In Washington we sent a very clear and simple message to Milosevic that we are going to prevail. Milosevic can end our air campaign only by accepting the key objectives of the international community. Meanwhile he bears, and will continue to bear, the full responsibility for what is happening to his country today.
Let me finish by saying that NATO has come back from Washington in a united and in a very strong position. In the days ahead we will translate this unity and this strength into concrete achievements and we will not let up in our pressure until Kosovo is at peace and the region can look to a brighter future according to the scheme that we are working on.
Thank you very much.

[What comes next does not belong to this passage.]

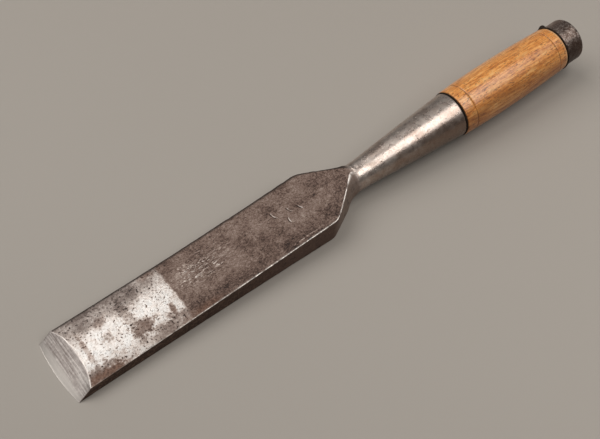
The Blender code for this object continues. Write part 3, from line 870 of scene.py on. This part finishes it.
def make_steel(material):
    rows, stations, bevels, inside = steel_rows()
    marks = steel_marks(rows, stations, bevels, inside)
    back = np.zeros(RING)
    back[BACK_FIRST:LEFT_FIRST] = 1.0
    rough = np.clip(1 - inside[:, None] - marks["bevel"] - back, 0, 1)
    forged = eased(stations, 0.07, 0.11, 0.35, 1.0)[:, None] * rough
    socket = marks["socket"]
    height = grained(rows, *BROAD) * forged * (1 - 0.7 * socket)
    height += grained(rows, *FINE) * forged * (1 - 0.6 * socket)
    dents = []
    for first, *wanted in DENTS:
        dents += scattered(rows[first:-UNDENTED], *wanted)
    height -= dented(rows, dents) * rough * (1 - 0.6 * socket)
    at_arris = np.clip(marks["arris"] * 3, 0, 1)
    height += grained(rows, *WAVY) * at_arris
    height -= arris_nicks(rows, stations) * at_arris
    height += chatter(rows) * rough
    moved = rows + outward(rows) * height[:, :, None]
    moved[:, :, 2] = np.maximum(moved[:, :, 2], 0.0)
    steel = surface("steel_forging", moved, marks, material, capped=True)
    place_piece(steel, "blade", "blade")


def arris_nicks(rows, stations):
    """Depth of the small nicks along the two top arrises."""
    pick = random.Random(5)
    nicks = list(NICKS)
    for _ in range(MORE_NICKS):
        nicks.append((pick.uniform(0.02, 0.225), pick.choice((-1, 1)), pick.uniform(0.00008, 0.00028),
                      pick.uniform(0.0005, 0.0016)))
    depth = np.zeros(rows.shape[:2])
    side = np.sign(rows[:, :, 1])
    for station, which, deep, reach in nicks:
        near = np.exp(-((stations - station) / reach) ** 2)
        depth += deep * near[:, None] * (side == which)
    return depth


def chatter(rows):
    """Shallow ripples that a tool left across the middle of the top face."""
    x = rows[:, :, 0] - EDGE_X
    y = rows[:, :, 1]
    spot = np.exp(-((x - 0.119) / 0.013) ** 2 - ((y - 0.0045) / 0.007) ** 2)
    ripples = np.sin(2 * math.pi * (0.5 * x + y) / CHATTER_PITCH + 1.7 * np.sin(x / 0.0016))
    return CHATTER_HEIGHT * spot * ripples


def grip_radius(station):
    start, belly, end = GRIP_RADII
    if station < BELLY:
        return belly - (belly - start) * ((BELLY - station) / (BELLY - GRIP_START)) ** 2.4
    return belly - (belly - end) * ((station - BELLY) / (GRIP_END - BELLY)) ** 1.7


def bore_radius(station):
    return mixed(BORE_BOTTOM, BORE_MOUTH, (station - BORE_END) / (SOCKET_MOUTH - BORE_END))


def scribed(station):
    """1 in the middle of a scribed ring, 0 beside it."""
    return max(1 - min(abs(station - ring) for ring in RINGS) / RING_REACH, 0.0)


def grip_profile():
    """(station, radius) from the tenon's centre along the outside to the middle of the struck end."""
    clear = GAP + 0.00005
    profile = [(TENON_END, 0.0), (TENON_END, bore_radius(TENON_END) - clear - 0.001),
               (TENON_END + 0.001, bore_radius(TENON_END + 0.001) - clear),
               (SOCKET_MOUTH, BORE_MOUTH - clear), (GRIP_START, BORE_MOUTH - clear)]
    profile += reversed(rounded_edge(GRIP_START, GRIP_RADII[0], GRIP_FRONT_ROUND, 6, -1))
    stations = spaced(GRIP_START + GRIP_REAR_ROUND + 0.0006, GRIP_END - GRIP_REAR_ROUND, 0.0007)
    lines = [ring + share * RING_REACH for ring in RINGS for share in (-1.0, -0.5, 0.0, 0.5, 1.0)]
    kept = [s for s in stations if all(abs(s - line) > 0.0003 for line in lines)]
    profile += [(s, grip_radius(s) - RING_DEPTH * scribed(s)) for s in sorted(kept + lines)]
    profile += rounded_edge(GRIP_END, GRIP_RADII[2], GRIP_REAR_ROUND, 6)
    stub = HOOP_INNER - GAP
    profile += [(GRIP_END, stub), (HOOP_END - 0.0006, stub), (TOOL_END - 0.0003, stub - 0.0010),
                (TOOL_END, stub - 0.0030), (TOOL_END, 0.0)]
    return densified(profile, 0.0035) + profile[-1:]


def make_grip(material):
    """Tenon, grip and stub in one turned piece of wood."""
    profile = grip_profile()
    rows = np.array([ring_about_axis(s, -TURN, max(r, 0.0002)) for s, r in profile])

    def on_grip(station, radius):
        return 1.0 if GRIP_START <= station <= GRIP_END and radius > GRIP_RADII[2] - 0.0015 else 0.0

    marks_of = {
        "groove": lambda s, r: on_grip(s, r) * scribed(s),
        "rim": lambda s, r: on_grip(s, r) * ease(s, GRIP_END - 0.0022, GRIP_END - 0.0009),
        "hidden": lambda s, r: 1.0 if s < GRIP_START and r < GRIP_RADII[0] - 0.002 else 0.0,
        "end_grain": lambda s, r: 1.0 if s > HOOP_END - 0.002 else 0.0,
    }
    marks = {mark: np.array([[value(s, r)] * len(TURN) for s, r in profile])
             for mark, value in marks_of.items()}
    relief = GRIP_OVAL * np.cos(0.7 - 2 * TURN) + grained(rows, *GRIP_BROAD) + grained(rows, *GRIP_FINE)
    relief *= np.array([on_grip(s, r) for s, r in profile])[:, None]
    away = np.outer(np.cos(-TURN), UPRIGHT) + np.outer(np.sin(-TURN), ACROSS)
    grip = surface("turned_grip", rows + away * relief[:, :, None], marks, material, capped=True)
    place_piece(grip, "handle", "handle")


def make_ring(name, node, profile, shaped, marks_of, material):
    """A ring-shaped piece on the handle, from its closed (station, radius) profile.

    shaped gives each point's own station and radius from its angle and its place on the profile."""
    columns = [[axis_point(s) + r * spoke(angle) for s, r in (shaped(angle, *at) for at in profile)]
               for angle in TURN]
    marks = {mark: np.tile([value(s) for s, _ in profile], len(TURN))
             for mark, value in marks_of.items()}
    place_piece(surface(name, np.array(columns), marks, material), node, "handle")


def make_washer(name, node, washer, hole, tab, material):
    """A leather ring with a soft uneven rim, and a lifted tab if one is given."""
    start, thick, radius = washer
    soft = 0.3 * thick
    profile = [(start, hole), (start, radius - soft), (start + 0.3 * soft, radius - 0.3 * soft),
               (start + soft, radius), (start + thick - soft, radius),
               (start + thick - 0.3 * soft, radius - 0.3 * soft), (start + thick, radius - soft),
               (start + thick, hole)]

    def shaped(angle, station, reach):
        lobe = 0.0
        if tab:
            off = math.remainder(angle - tab[0], 2 * math.pi)
            off /= tab[1] if off < 0 else tab[2]
            lobe = max(1 - off * off, 0.0) ** 0.9
        outer = ease(reach, radius - 0.0030, radius - 0.0002)
        wear = 0.00012 * grain(axis_point(station) + reach * spoke(angle), 0.0035, 4.0) * outer
        leading = ease(station, start + 0.6 * thick, start + 0.1 * thick)
        reach += wear + lobe * outer * mixed(*TAB_REACH, leading)
        return station - TAB_FORWARD * lobe * outer * leading, reach

    profile = densified(profile + profile[:1], 0.0007)
    make_ring(name, node, profile, shaped, {}, material)


def make_hoop(material):
    """The striking hoop: hammered outside, well rounded at the rear, thin at its front edge."""
    small = HOOP_FRONT_ROUND
    profile = [(HOOP_START, HOOP_INNER), (HOOP_START, HOOP_RADIUS - small),
               (HOOP_START + 0.3 * small, HOOP_RADIUS - 0.3 * small), (HOOP_START + small, HOOP_RADIUS)]
    profile += rounded_edge(HOOP_END, HOOP_RADIUS, HOOP_REAR_ROUND, 8)
    profile += [(HOOP_END, HOOP_INNER + small), (HOOP_END - small, HOOP_INNER)]
    pick = random.Random(21)
    hammered = [(pick.uniform(0, 2 * math.pi), pick.uniform(HOOP_START, HOOP_END),
                 pick.uniform(0.0012, 0.003), pick.uniform(0.00004, 0.00016))
                for _ in range(HAMMER_MARKS)]

    def shaped(angle, station, reach):
        outer = ease(reach, HOOP_INNER + 0.0006, HOOP_INNER + 0.0016)
        place = axis_point(station) + reach * spoke(angle)
        sunk = 0.0
        for at, along, size, depth in hammered:
            gap = math.hypot(math.remainder(angle - at, 2 * math.pi) * reach, station - along) / size
            sunk += depth * max(1 - gap * gap, 0.0) ** 2
        bumps = 0.00010 * grain(place, 0.010, 5.0) + 0.00004 * grain(place, 0.0025, 7.0)
        return station, reach + outer * (bumps - sunk)

    profile = densified(profile + profile[:1], 0.0005)
    marks = {"worn": lambda s: mixed(0.35, 1.0, ease(s, HOOP_END - 0.0035, HOOP_END - 0.0012))}
    make_ring("striking_hoop", "hoop", profile, shaped, marks, material)


# ---- stage, light and camera ----
def make_stage():
    mesh = bpy.data.meshes.new("floor")
    corners = [(x * FLOOR_HALF, y * FLOOR_HALF, 0) for x, y in ((-1, -1), (1, -1), (1, 1), (-1, 1))]
    mesh.from_pydata(corners, [], [(0, 1, 2, 3)])
    mesh.materials.append(floor_finish())
    floor = new_object("floor", mesh)
    floor.location.z = FLOOR_Z


def area_light(name, place, target, size, power):
    light = bpy.data.lights.new(name, "AREA")
    light.shape = "RECTANGLE"
    light.size, light.size_y = size
    light.energy = power
    light.color = LIGHT_COLOUR
    made = new_object(name, light)
    made.location = place
    made.rotation_euler = (Vector(target) - Vector(place)).to_track_quat("-Z", "Y").to_euler()


def make_light():
    world = bpy.data.worlds.new("studio")
    world.use_nodes = True
    background = world.node_tree.nodes["Background"].inputs
    background["Color"].default_value = WORLD_COLOUR
    background["Strength"].default_value = WORLD_LIGHT
    bpy.context.scene.world = world
    for light in LIGHTS:
        area_light(*light)


def make_camera():
    """From the edge's side and above, as a person holding a camera over a bench would stand."""
    camera = bpy.data.cameras.new("camera")
    camera.sensor_width = CAMERA_SENSOR
    camera.lens = CAMERA_LENS
    made = new_object("camera", camera)
    made.location = CAMERA_PLACE
    made.rotation_euler = Vector(CAMERA_LOOK).to_track_quat("-Z", "Y").to_euler()
    bpy.context.scene.camera = made


def main():
    bpy.context.scene.view_settings.view_transform = "Standard"
    make_camera()
    make_light()
    make_stage()
    leather = leather_finish()
    make_steel(steel_finish())
    make_grip(wood_finish())
    make_washer("mouth_washer_ring", "mouth_washer", MOUTH_WASHER, BORE_MOUTH, None, leather)
    make_washer("hoop_washer_ring", "hoop_washer", HOOP_WASHER, HOOP_INNER, TAB, leather)
    make_hoop(iron_finish())


main()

I am ready to take your questions.
Question: Secretary General, was the unity that you gained at Washington in part because you left deliberately some issues unresolved, such as in particular the end game, the circumstances under which you will use ground troops, and to what degree are you still in effect giving President Milosevic a veto over you because you are insisting in not putting in ground troops until somebody agrees to allow them in?
Secretary General: As I made very clear before we left Brussels to Washington, the military authorities are considering all the options, no options, they say, out of the table. No decision has been taken about any other strategy than the strategy that you have now, which is the air campaign strategy. But as I said, the military authorities are reviewing and up-dating all the options, including the option that you have mentioned. You remember very well because I think it was your Prime Minister talking from this very podium, answering the same question you posed to him, when he said President Milosevic will not have a veto on what we do, and not a veto on anything, including the question you asked about. Therefore we will continue, our strategy is clear, but at the same time of course we are up-dating all our previous assessments.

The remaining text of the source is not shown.